Immediate action needed

In a summary for policy makers accompanying the IPCC’s August 9 stirring “Code Red for Humanity” report, the United Nations agency warned of the planet’s imminent future: “Global surface temperature will continue to increase until at least the mid-century under all emissions scenarios considered. Global warming of 1.5°C and 2°C will be exceeded during the 21st century unless deep reductions in carbon dioxide (CO2) and other greenhouse gas emissions occur in the coming decades.”

What does that mean for BC? By all means continue Clean BC’s successful subsidies for home energy savings and EVs. But far more is needed, including halting all under-construction and proposed fossil fuel projects. Shut down LNG Canada now, reject Ksi Lisims LNG before any more public time and money is wasted on it, and make it clear that we will consider no more LNG projects. 

Divert the untold billions in taxpayer-funded subsidies, BC Hydro discounts and royalty credits from the dying fossil industry to solar and wind energy.
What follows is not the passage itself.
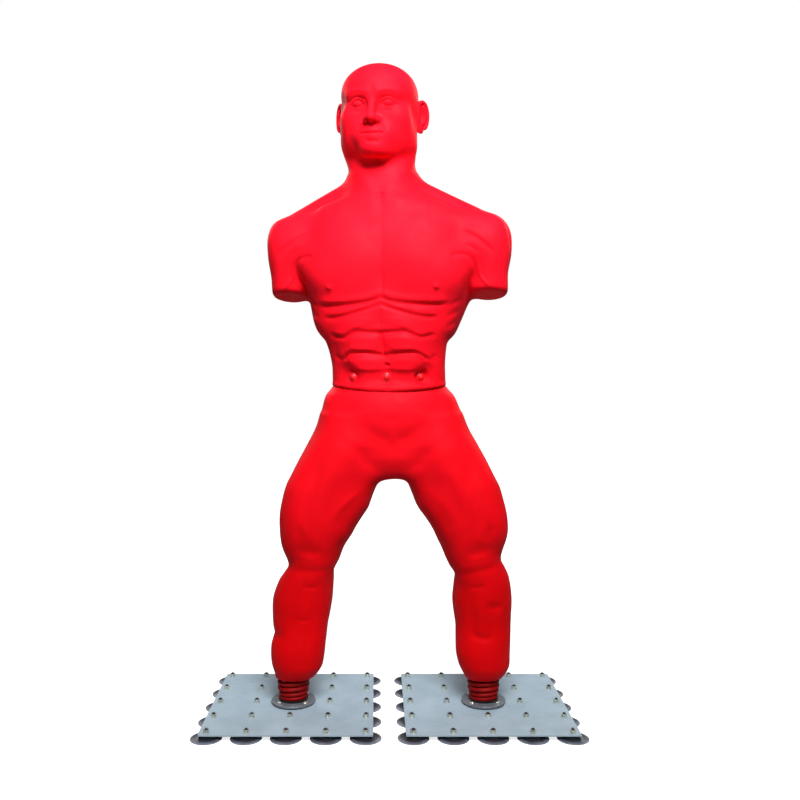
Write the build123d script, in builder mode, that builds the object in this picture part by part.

Consider a back-of-the-envelope estimate: If the $6 billion in LNG Canada subsidies and credits were instead put towards solar power, they would pay half the cost of 800,000 typical home installations of photovoltaic solar power. That includes site inspection, the panels, installation, and grid tie-in for a common $15,000 home solar project. The result would be a sharp drop in BC Hydro bills, much smaller transmission lines, and even less need than now for Site C. 

In other words, start supporting the preservation of life on earth.

Russ Francis worries that runaway global heating will make the planet uninhabitable for most non-human animals, none of whom can be regarded as supporting the fossil fuel industry.